LISTING →
= = = =
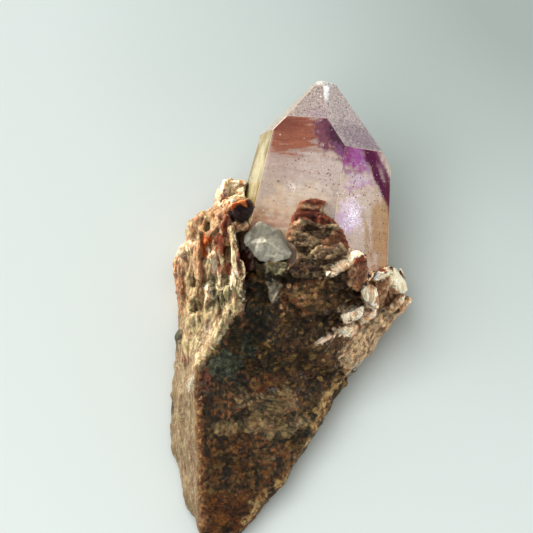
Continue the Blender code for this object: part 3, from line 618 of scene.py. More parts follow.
        (-18.23, 2.6), (-18.88, 1.58), (-19.08, 3.96)), 0.7, 0.5, 0, 2),
    Ledge(Mineral.BULGE, ((-16.46, 7.36), (-15.85, 7.87), (-15.65, 5.66), (-15.75, 3.62),
        (-16.19, 2.6), (-16.46, 4.64)), 0.6, 0.4, 0, 1.6),
    Ledge(Mineral.CROWN, ((-16.02, 3.11), (-15.17, 3.45), (-14.49, 2.94), (-14.83, 2.09),
        (-15.85, 2.09)), 0.5, 0, 0, 1.4),
    Ledge(Mineral.PALE, ((-15.85, 1.58), (-14.83, 1.83), (-14.4, 1.15), (-15.17, 0.56),
        (-15.92, 0.81)), 0.5, 0, 0, 1.4),
    Ledge(Mineral.STRAND, ((-11.67, 13.14), (-11.43, 13.4), (-11.05, 10.76), (-10.78, 8.04),
        (-10.34, 5.66), (-9.9, 4.47), (-10.24, 4.21), (-10.78, 5.49), (-11.22, 7.87),
        (-11.39, 10.76)), 0.9, 0.3, 0, 1.6),
    Ledge(Mineral.STRAND, ((-9.73, 7.28), (-9.46, 7.7), (-9.15, 6.34), (-9.12, 4.98),
        (-9.63, 3.96), (-9.59, 2.43), (-9.9, 2.6), (-9.97, 3.96), (-9.52, 5.15)), 0.7, 0.3, 0,
        1.6),
    Ledge(Mineral.BULGE, ((-10.37, 6.34), (-9.8, 6.85), (-9.52, 5.66), (-9.8, 4.67),
        (-10.2, 4.98)), 0.3, 0, 0, 1),
    Ledge(Mineral.PALE, ((-11.77, 4.3), (-11.43, 5.66), (-10.92, 6.34), (-10.61, 4.98),
        (-10.92, 3.62), (-11.43, 3.11)), 0.4, 0.2, 0, 1.2),
    Ledge(Mineral.FLANK, ((14.33, -1.67), (16.33, 0.33), (16.67, -1), (12, -6.67), (8.67, -11),
        (7.33, -12.33), (8.33, -9.33), (11, -5.67)), 0.3, -0.2, 0, 2.4),
    Ledge(Mineral.WALL, ((-12.33, -1), (-10, 1.33), (-9.5, 0.33), (-13, -5), (-16.67, -10.33),
        (-17.17, -9.33), (-14.67, -5)), 0.3, 0.2, 0, 1.6),
    Ledge(Mineral.EDGE, ((-17.33, -11), (-16.67, -10.33), (-16.17, -19), (-16, -27.33),
        (-15.5, -37.33), (-16.5, -37.33), (-16.83, -27.33), (-17.17, -19)), 0.25, 0.2, 0, 1.4),
    Ledge(Mineral.WALL_LOW, ((-20.67, -14.33), (-19.33, -13.33), (-18, -15), (-18.67, -22.33),
        (-19.67, -27.33), (-20.67, -22.33)), 0.35, 0.3, 0, 1.8),
    Ledge(Mineral.WALL, ((-19, -2.33), (-17.33, -1), (-15.67, -2), (-17.33, -6.33), (-19, -9.33),
        (-19.83, -6.33)), 0.4, 0.3, 0, 1.8),
    Ledge(Mineral.CREAM, ((-9, -16.33), (-5.67, -15), (-1.33, -15.67), (0, -17.33), (-4, -18.67),
        (-8, -18.33)), 0.35, 0, -0.2, 1.4),
    Ledge(Mineral.CREAM, ((-6.33, -20.33), (-2.67, -19), (0.33, -19.67), (-0.67, -21.67),
        (-5, -22.33)), 0.3, 0, -0.25, 1.4),
    Ledge(Mineral.FRONT_RIGHT_SHADED, ((0, -7.67), (3, -6.67), (5.67, -7.67), (4.67, -9.67), (1, -10.33)),
        0.4, 0, -0.3, 1.4),
    Ledge(Mineral.FRONT_RIGHT_SHADED, ((-4, -11), (-1.33, -10), (1, -11.67), (-0.67, -13.33),
        (-3.33, -13.33)), 0.35, 0, -0.3, 1.4),
    Ledge(Mineral.FRONT_LOW_SHADED, ((-13, -24), (-9.33, -23), (-6.33, -24.33), (-7.67, -27),
        (-11.67, -27.33)), 0.35, 0, -0.2, 1.4),
    Ledge(Mineral.FRONT_DARK_SHADED, ((-9, -2), (-6.33, -0.67), (-4, -2.67), (-4.67, -6.33),
        (-7.67, -6.67)), 0.4, 0.1, -0.2, 1.4),
)

# The direction, spread, pitch and relief of the cleavage steps on parts of the rock's face.
CLEAVAGES = (
    (Patch(Mineral.TOWER, (2.6, 11.5), (6, 6.4)), 97, 26, 1.05, 0.34),
    (Patch(Mineral.FLANK, (12.7, -4), (3, 9.4), -38), -36, 12, 0.9, 0.12),
    (Patch(Mineral.PALE, (8.4, 6.2), (3.4, 3.6)), 128, 30, 0.95, 0.26),
    (Patch(Mineral.KNOB, (12.6, 1.4), (3.6, 4.2)), 150, 60, 0.9, 0.22),
    (Patch(Mineral.CROWN, (-11.7, 18.7), (3.4, 3)), 100, 120, 0.9, 0.26),
    (Patch(Mineral.SLAB, (-10.2, 16.2), (2.6, 1.9)), 60, 20, 1.2, 0.08),
)

# The ridge between the dark front and the pale left side, from its top down.
RIDGE = (
    (-11.17, 19.33), (-11.17, 13.5), (-10, 1), (-17.17, -10.67), (-16.67, -42.33),
)


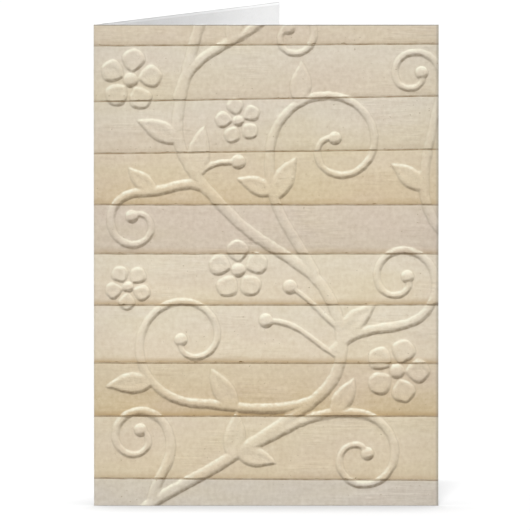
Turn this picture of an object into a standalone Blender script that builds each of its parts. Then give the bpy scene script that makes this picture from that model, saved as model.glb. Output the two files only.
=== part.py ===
"""Folded greeting card that stands open, with raised scrolls and blossoms on its front.

Run with: blender --background --python part.py

Units are metres, +Z is up. The front panel stands upright and faces -Y, the fold is the upright
edge on its left, and the back panel swings away behind it. The origin is the middle of the
bounding box, on the surface that the card stands on.

The card is one sheet, folded once. Lapped board courses are pressed into its front, and the
ornament stands proud of them. As a printed card is, it is made oversize and then trimmed, so the
ornament runs off the cut edges.

Places on the front are (x, z) in the panel's own frame: x from the fold's outermost line to the
right, z up from the bottom edge. The outer face of the front is y = 0 there, and height stands out
towards -Y.
"""

import math

import bmesh
import bpy
from mathutils import Vector

# The sheet
PANEL_WIDTH = 0.127
PANEL_HEIGHT = 0.1778
STOCK_THICKNESS = 0.00045
FOLD_INNER_RADIUS = 0.0003
OPENING_ANGLE_DEG = 57.4
FOLD_FACETS = 12
OVERRUN = 0.001
MERGE_DISTANCE = 0.000001
SMOOTH_ANGLE_DEG = 35.0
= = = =
GIVEN REQUEST → The entries above should be repeated exactly, every one of them.

RESULT OF THE TASK →
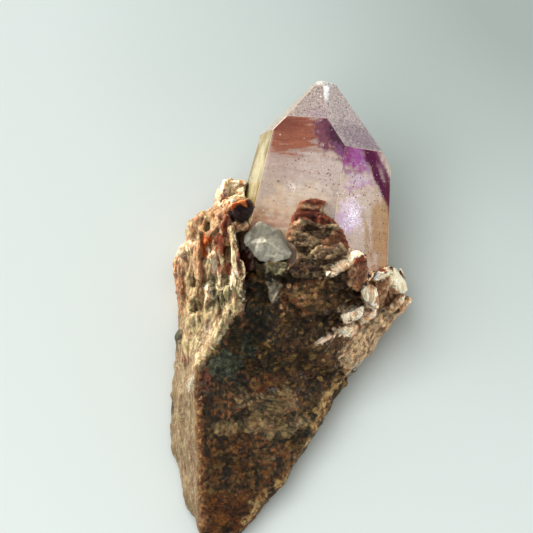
Continue the Blender code for this object: part 3, from line 618 of scene.py. More parts follow.
        (-18.23, 2.6), (-18.88, 1.58), (-19.08, 3.96)), 0.7, 0.5, 0, 2),
    Ledge(Mineral.BULGE, ((-16.46, 7.36), (-15.85, 7.87), (-15.65, 5.66), (-15.75, 3.62),
        (-16.19, 2.6), (-16.46, 4.64)), 0.6, 0.4, 0, 1.6),
    Ledge(Mineral.CROWN, ((-16.02, 3.11), (-15.17, 3.45), (-14.49, 2.94), (-14.83, 2.09),
        (-15.85, 2.09)), 0.5, 0, 0, 1.4),
    Ledge(Mineral.PALE, ((-15.85, 1.58), (-14.83, 1.83), (-14.4, 1.15), (-15.17, 0.56),
        (-15.92, 0.81)), 0.5, 0, 0, 1.4),
    Ledge(Mineral.STRAND, ((-11.67, 13.14), (-11.43, 13.4), (-11.05, 10.76), (-10.78, 8.04),
        (-10.34, 5.66), (-9.9, 4.47), (-10.24, 4.21), (-10.78, 5.49), (-11.22, 7.87),
        (-11.39, 10.76)), 0.9, 0.3, 0, 1.6),
    Ledge(Mineral.STRAND, ((-9.73, 7.28), (-9.46, 7.7), (-9.15, 6.34), (-9.12, 4.98),
        (-9.63, 3.96), (-9.59, 2.43), (-9.9, 2.6), (-9.97, 3.96), (-9.52, 5.15)), 0.7, 0.3, 0,
        1.6),
    Ledge(Mineral.BULGE, ((-10.37, 6.34), (-9.8, 6.85), (-9.52, 5.66), (-9.8, 4.67),
        (-10.2, 4.98)), 0.3, 0, 0, 1),
    Ledge(Mineral.PALE, ((-11.77, 4.3), (-11.43, 5.66), (-10.92, 6.34), (-10.61, 4.98),
        (-10.92, 3.62), (-11.43, 3.11)), 0.4, 0.2, 0, 1.2),
    Ledge(Mineral.FLANK, ((14.33, -1.67), (16.33, 0.33), (16.67, -1), (12, -6.67), (8.67, -11),
        (7.33, -12.33), (8.33, -9.33), (11, -5.67)), 0.3, -0.2, 0, 2.4),
    Ledge(Mineral.WALL, ((-12.33, -1), (-10, 1.33), (-9.5, 0.33), (-13, -5), (-16.67, -10.33),
        (-17.17, -9.33), (-14.67, -5)), 0.3, 0.2, 0, 1.6),
    Ledge(Mineral.EDGE, ((-17.33, -11), (-16.67, -10.33), (-16.17, -19), (-16, -27.33),
        (-15.5, -37.33), (-16.5, -37.33), (-16.83, -27.33), (-17.17, -19)), 0.25, 0.2, 0, 1.4),
    Ledge(Mineral.WALL_LOW, ((-20.67, -14.33), (-19.33, -13.33), (-18, -15), (-18.67, -22.33),
        (-19.67, -27.33), (-20.67, -22.33)), 0.35, 0.3, 0, 1.8),
    Ledge(Mineral.WALL, ((-19, -2.33), (-17.33, -1), (-15.67, -2), (-17.33, -6.33), (-19, -9.33),
        (-19.83, -6.33)), 0.4, 0.3, 0, 1.8),
    Ledge(Mineral.CREAM, ((-9, -16.33), (-5.67, -15), (-1.33, -15.67), (0, -17.33), (-4, -18.67),
        (-8, -18.33)), 0.35, 0, -0.2, 1.4),
    Ledge(Mineral.CREAM, ((-6.33, -20.33), (-2.67, -19), (0.33, -19.67), (-0.67, -21.67),
        (-5, -22.33)), 0.3, 0, -0.25, 1.4),
    Ledge(Mineral.FRONT_RIGHT_SHADED, ((0, -7.67), (3, -6.67), (5.67, -7.67), (4.67, -9.67), (1, -10.33)),
        0.4, 0, -0.3, 1.4),
    Ledge(Mineral.FRONT_RIGHT_SHADED, ((-4, -11), (-1.33, -10), (1, -11.67), (-0.67, -13.33),
        (-3.33, -13.33)), 0.35, 0, -0.3, 1.4),
    Ledge(Mineral.FRONT_LOW_SHADED, ((-13, -24), (-9.33, -23), (-6.33, -24.33), (-7.67, -27),
        (-11.67, -27.33)), 0.35, 0, -0.2, 1.4),
    Ledge(Mineral.FRONT_DARK_SHADED, ((-9, -2), (-6.33, -0.67), (-4, -2.67), (-4.67, -6.33),
        (-7.67, -6.67)), 0.4, 0.1, -0.2, 1.4),
)

# The direction, spread, pitch and relief of the cleavage steps on parts of the rock's face.
CLEAVAGES = (
    (Patch(Mineral.TOWER, (2.6, 11.5), (6, 6.4)), 97, 26, 1.05, 0.34),
    (Patch(Mineral.FLANK, (12.7, -4), (3, 9.4), -38), -36, 12, 0.9, 0.12),
    (Patch(Mineral.PALE, (8.4, 6.2), (3.4, 3.6)), 128, 30, 0.95, 0.26),
    (Patch(Mineral.KNOB, (12.6, 1.4), (3.6, 4.2)), 150, 60, 0.9, 0.22),
    (Patch(Mineral.CROWN, (-11.7, 18.7), (3.4, 3)), 100, 120, 0.9, 0.26),
    (Patch(Mineral.SLAB, (-10.2, 16.2), (2.6, 1.9)), 60, 20, 1.2, 0.08),
)

# The ridge between the dark front and the pale left side, from its top down.
RIDGE = (
    (-11.17, 19.33), (-11.17, 13.5), (-10, 1), (-17.17, -10.67), (-16.67, -42.33),
)


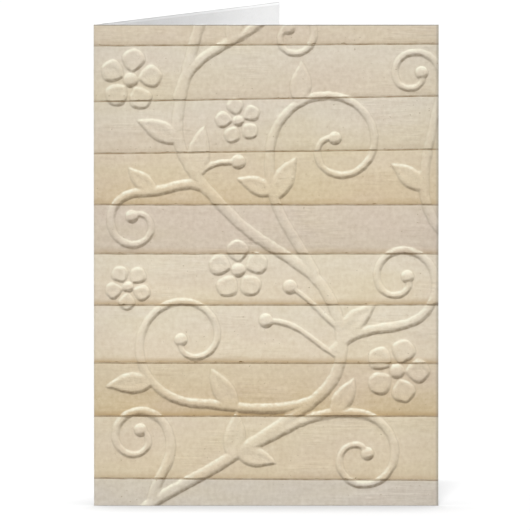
Turn this picture of an object into a standalone Blender script that builds each of its parts. Then give the bpy scene script that makes this picture from that model, saved as model.glb. Output the two files only.
=== part.py ===
"""Folded greeting card that stands open, with raised scrolls and blossoms on its front.

Run with: blender --background --python part.py

Units are metres, +Z is up. The front panel stands upright and faces -Y, the fold is the upright
edge on its left, and the back panel swings away behind it. The origin is the middle of the
bounding box, on the surface that the card stands on.

The card is one sheet, folded once. Lapped board courses are pressed into its front, and the
ornament stands proud of them. As a printed card is, it is made oversize and then trimmed, so the
ornament runs off the cut edges.

Places on the front are (x, z) in the panel's own frame: x from the fold's outermost line to the
right, z up from the bottom edge. The outer face of the front is y = 0 there, and height stands out
towards -Y.
"""

import math

import bmesh
import bpy
from mathutils import Vector

# The sheet
PANEL_WIDTH = 0.127
PANEL_HEIGHT = 0.1778
STOCK_THICKNESS = 0.00045
FOLD_INNER_RADIUS = 0.0003
OPENING_ANGLE_DEG = 57.4
FOLD_FACETS = 12
OVERRUN = 0.001
MERGE_DISTANCE = 0.000001
SMOOTH_ANGLE_DEG = 35.0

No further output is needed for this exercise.